2. Reactive Pull: The Consumer only "Pulls" messages when it has free internal capacity.
3. Accumulation: If the Consumer is slow, messages safely build up in the External Queue (which has massive storage) rather than in the Consumer's fragile RAM.
The Limit: Backpressure still exists here! If the External Queue hits its storage limit (e.g., 7 days of retention or 10TB of data), it will finally apply backpressure to the Producer by rejecting new messages.

4. Protocol-Level Backpressure

Some of the most effective backpressure happens automatically in the networking stack.

TCP Windowing (The Original Backpressure)

TCP uses a "Receive Window". The receiver tells the sender exactly how many bytes of data it can fit in its buffer.

If the receiver's application is slow, the buffer fills up.
The receiver sends a packet with a Window Size: 0.
The sender's OS kernel physically stops sending packets until the window opens up again.

HTTP/2 and gRPC Flow Control

Unlike HTTP/1.1 (which was one request per connection), HTTP/2 multiplexes many streams over one connection.

The Problem: One slow stream shouldn't block other fast streams.
The Solution: HTTP/2 implements Stream-level Flow Control. The receiver can tell the sender to "pause" Stream A while continuing to send data on Stream B.

Backpressure Management Toolbox

Backpressure management is a core pillar of "Cloud Native" architecture. Because cloud environments are dynamic and prone to "noisy neighbor" effects, several projects and managed services have emerged specifically to handle traffic overflow.

Here are the top open-source projects and cloud-managed solutions for dealing with backpressure.

1. Open Source Cloud-Native Projects

A. Envoy Proxy & Istio (Service Mesh)

Envoy (the data plane) and Istio (the control plane) are the gold standards for backpressure in microservices.

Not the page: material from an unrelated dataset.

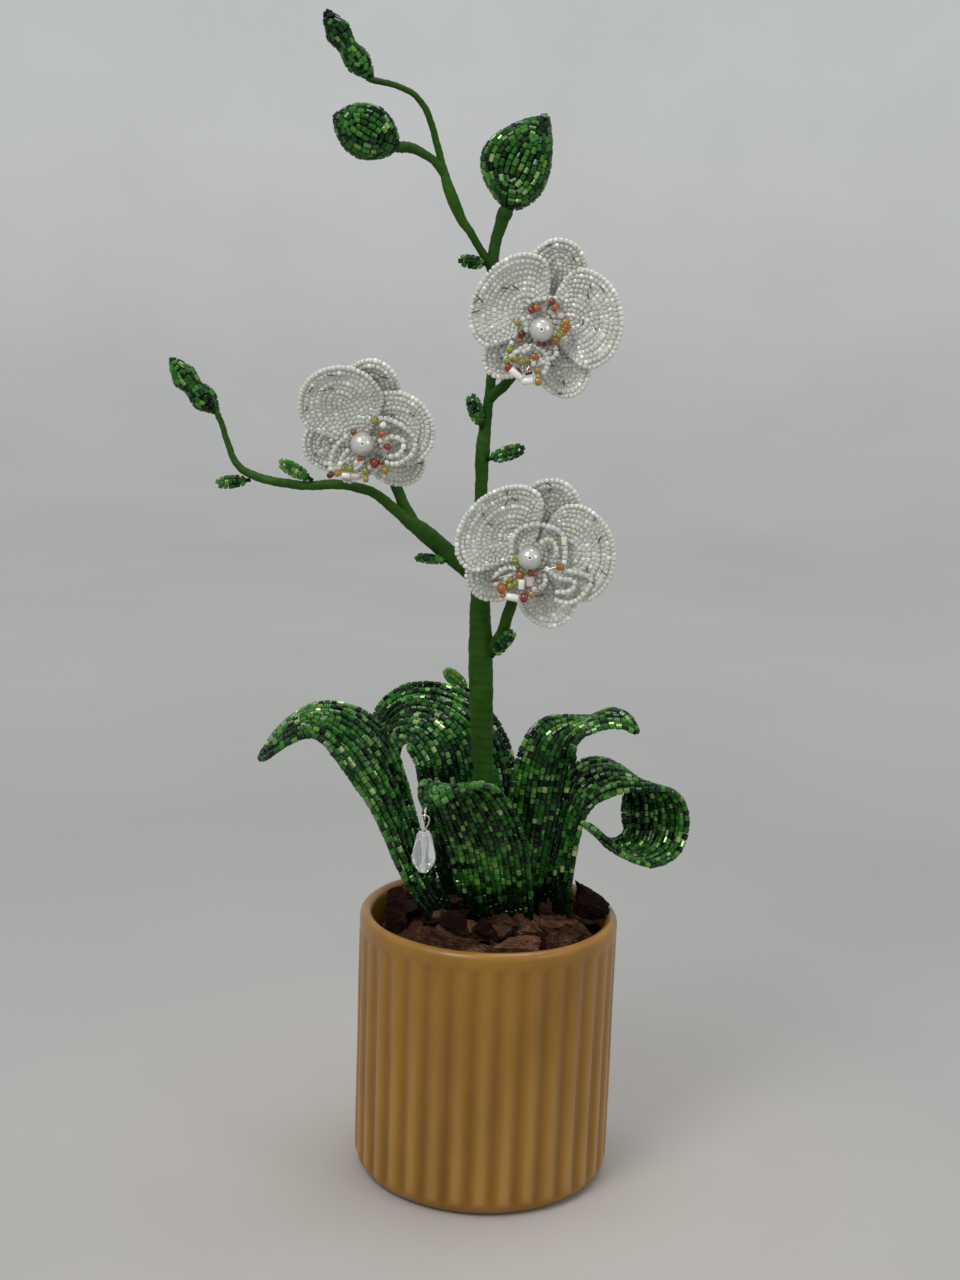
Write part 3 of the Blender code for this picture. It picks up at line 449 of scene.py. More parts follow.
def wire_material():
    m = Nodes("silver_wire")
    n1 = m.noise(m.coords(), 800.0, 3.0, 0.5)
    col = m.ramp(n1, "Fac", [(0.3, (0.52, 0.51, 0.47)), (0.7, (0.74, 0.73, 0.69))])
    m.link(col, "Color", m.p, "Base Color")
    m.p.inputs["Metallic"].default_value = 1.0
    rr = m.ramp(n1, "Fac", [(0.3, (0.34, 0.34, 0.34)), (0.7, (0.22, 0.22, 0.22))])
    m.link(rr, "Color", m.p, "Roughness")
    return m.mat


def stage_material():
    m = Nodes("studio_paper")
    tc = m.new("ShaderNodeTexCoord")
    sep = m.new("ShaderNodeSeparateXYZ")
    m.link(tc, "Object", sep, "Vector")
    flat = m.new("ShaderNodeCombineXYZ")
    m.link(sep, "X", flat, "X")
    m.link(sep, "Y", flat, "Y")
    ln = m.new("ShaderNodeVectorMath", operation='LENGTH')
    m.link(flat, "Vector", ln, 0)
    mr = m.new("ShaderNodeMapRange")
    mr.inputs["From Min"].default_value = 0.0
    mr.inputs["From Max"].default_value = 2.6
    m.link(ln, "Value", mr, "Value")
    col = m.ramp(mr, "Result", [(r / 2.6, c) for r, c in STAGE_LIGHT_TONES])
    n1 = m.noise(m.coords(), 5.0, 3.0, 0.5)
    tint = m.ramp(n1, "Fac", [(0.35, (0.975, 0.975, 0.975)), (0.65, (1.015, 1.015, 1.015))])
    mul = m.mix(None, None, col, "Color", tint, "Color", 'MULTIPLY', 1.0)
    m.link(mul, 2, m.p, "Base Color")
    m.p.inputs["Roughness"].default_value = 0.85
    m.p.inputs["Specular IOR Level"].default_value = 0.15
    return m.mat


GLAZE = glaze_material()
TAPE = tape_material()
BARK_DARK = bark_material("bark_dark", (0.0052, 0.0014, 0.0009), (0.0180, 0.0056, 0.0036), (0.056, 0.021, 0.0135))
BARK_MID = bark_material("bark_brown", (0.0175, 0.0078, 0.0044), (0.068, 0.0310, 0.0165), (0.155, 0.079, 0.044))
BARK_LIGHT = bark_material("bark_weathered", (0.036, 0.0175, 0.0095), (0.125, 0.064, 0.0350), (0.270, 0.155, 0.090))
PLASTER = plaster_material()
PEARL = pearl_material()
WIRE = wire_material()
CRYSTAL = principled("cut_crystal", Base_Color=(0.96, 0.975, 0.98), Roughness=0.06, Transmission_Weight=0.80,
                     IOR=1.5, Coat_Weight=0.3, Coat_Roughness=0.06)


# =================================================================================
# mesh helpers
# =================================================================================

def spline(rows, n):
    """Catmull-Rom through the rows, then n points at even steps along x, y, z."""
    rows = [list(map(float, r)) for r in rows]
    ext = [[2 * a - b for a, b in zip(rows[0], rows[1])]] + rows + \
          [[2 * a - b for a, b in zip(rows[-1], rows[-2])]]
    fine = []
    for i in range(1, len(ext) - 2):
        p0, p1, p2, p3 = ext[i - 1:i + 3]
        for k in range(12):
            t = k / 12
            fine.append([0.5 * (2 * b + (c - a) * t + (2 * a - 5 * b + 4 * c - d) * t * t
                                + (3 * b - a - 3 * c + d) * t ** 3) for a, b, c, d in zip(p0, p1, p2, p3)])
    fine.append(rows[-1])
    run = [0.0]
    for a, b in zip(fine, fine[1:]):
        run.append(run[-1] + math.dist(a[:3], b[:3]))
    out = []
    j = 0
    for k in range(n):
        want = run[-1] * k / (n - 1)
        while j < len(run) - 2 and run[j + 1] < want:
            j += 1
        t = (want - run[j]) / max(run[j + 1] - run[j], 1e-9)
        out.append([a + (b - a) * t for a, b in zip(fine[j], fine[j + 1])])
    return out, run[-1]


def settle(obj, nodes=(), body="plant"):
    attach(obj, body)
    if nodes:
        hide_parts(*nodes)
    return obj


def link(name, me):
    ob = bpy.data.objects.new(name, me)
    bpy.context.scene.collection.objects.link(ob)
    return ob


def mesh_from(name, verts, faces, mats, smooth=True, index=None, attrs=None):
    """verts in millimetres (n,3); faces a list of tuples."""
    me = bpy.data.meshes.new(name)
    me.from_pydata((np.asarray(verts, float) * MM).tolist(), [], faces)
    for m in mats:
        me.materials.append(m)
    if index is not None:
        me.polygons.foreach_set("material_index", np.asarray(index, dtype=np.int32))
    me.polygons.foreach_set("use_smooth", np.full(len(me.polygons), smooth, dtype=bool))
    for key, values in (attrs or {}).items():
        a = me.attributes.new(key, 'FLOAT', 'POINT')
        a.data.foreach_set("value", np.asarray(values, dtype=np.float32))
    me.update()
    return link(name, me)


def template(sides, rings):
    """A closed bead along Z: rings of (z, radius) from its low end to its high end."""
    verts, faces = [], []
    for z, r in rings:
        for i in range(sides):
            a = 2 * math.pi * (i + .5) / sides
            verts.append((r * math.cos(a), r * math.sin(a), z))
    for j in range(len(rings) - 1):
        for i in range(sides):
            a, b = j * sides + i, j * sides + (i + 1) % sides
            faces.append((a, b, b + sides, a + sides))
    faces.append(tuple(reversed(range(sides))))
    faces.append(tuple(range((len(rings) - 1) * sides, len(rings) * sides)))
    return np.array(verts, float), faces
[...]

How they handle it: They use Sidecars to intercept all traffic.
Key Features:
- Circuit Breaking: Automatically stops sending traffic to a failing service.
- Outlier Detection: Removes "sick" instances from the load-balancing pool.
- Rate Limiting: Global and local throttling of users.
- Adaptive Concurrency: Dynamically limits how many requests a service can handle based on current latency.

B. Cilium (eBPF-based)

Connecting back to your previous interest in eBPF/XDP, Cilium is a networking and security project that handles backpressure at the Kernel level.

How it handles it: It uses eBPF to monitor the health of the networking stack.
Key Feature: If a node is overwhelmed, Cilium can perform Load Shedding at the XDP/NIC layer, dropping packets before they even consume CPU cycles in the application or the standard Linux network stack.

C. Alibaba Sentinel

Sentinel is a powerful, lightweight "flow control" library designed specifically for microservices.

Key Features:
- Flow Control: Throttling based on QPS (queries per second) or thread count.
- Load Shedding: If the system’s "System Load" (CPU/Wait) is too high, it automatically rejects new traffic.
- Hot Parameter Isolation: Throttles specific "hot" users or products (e.g., a specific "deal of the day" item) without affecting other traffic.

D. NATS & Apache Kafka (Pull-based Messaging)

While not "backpressure tools" in the traditional sense, they are the architectural solution to it.

The "Pull" Model: Unlike HTTP (Push), these systems require the consumer to Pull data. This is the ultimate backpressure: a consumer simply doesn't ask for a new message until it has finished the previous one.

2. Managed Solutions on GCP (Google Cloud)

GCP handles backpressure primarily through its global infrastructure and serverless offerings.

Cloud Load Balancing (Global Shedding): Google’s GFE (Google Front End) uses Cascading Load Balancing. If the us-east1 region is at capacity, the load balancer will automatically "shed" that load to us-central1 or europe-west1 rather than letting the original region crash.
Cloud Run (Max Concurrency): This is a built-in backpressure setting. You can set max-concurrency (e.g., 80). If more than 80 requests hit one container, Cloud Run will automatically queue them or spin up a new container. If you hit your max-instances limit, it will return a 429 (Throttled).
Cloud Pub/Sub: The ultimate "Shock Absorber." It can ingest millions of messages per second and store them for up to 7 days, allowing your backends to process them at their own pace.

3. Managed Solutions on AWS (Amazon Web Services)

AWS provides similar tools but with a heavy focus on the API Gateway and SQS.

Amazon API Gateway (Throttling): You can set "Usage Plans" and "Throttling" at the API level. It uses a Token Bucket algorithm to ensure clients don't exceed their allocated rate, returning a 429 before the request ever reaches your Lambda or EC2.
AWS Lambda (Reserved Concurrency): You can limit a specific function to, say, 100 concurrent executions. This prevents one Lambda from "eating" your entire account's concurrency limit and protects your downstream databases from being overwhelmed.
Amazon SQS (Simple Queue Service): Similar to Pub/Sub, SQS acts as the buffer. AWS also offers FIFO Queues to ensure that backpressure is applied while maintaining strict ordering.

Recommendation

Envoy will teach you about Layer 7 backpressure (retries, circuit breaking).
Cilium will teach you about Layer 3/4 backpressure (packet dropping and kernel-level protection).

By combining an External Queue (Pub/Sub) with Service Mesh Sidecars (Envoy), you create a system that is almost impossible to crash via overflow.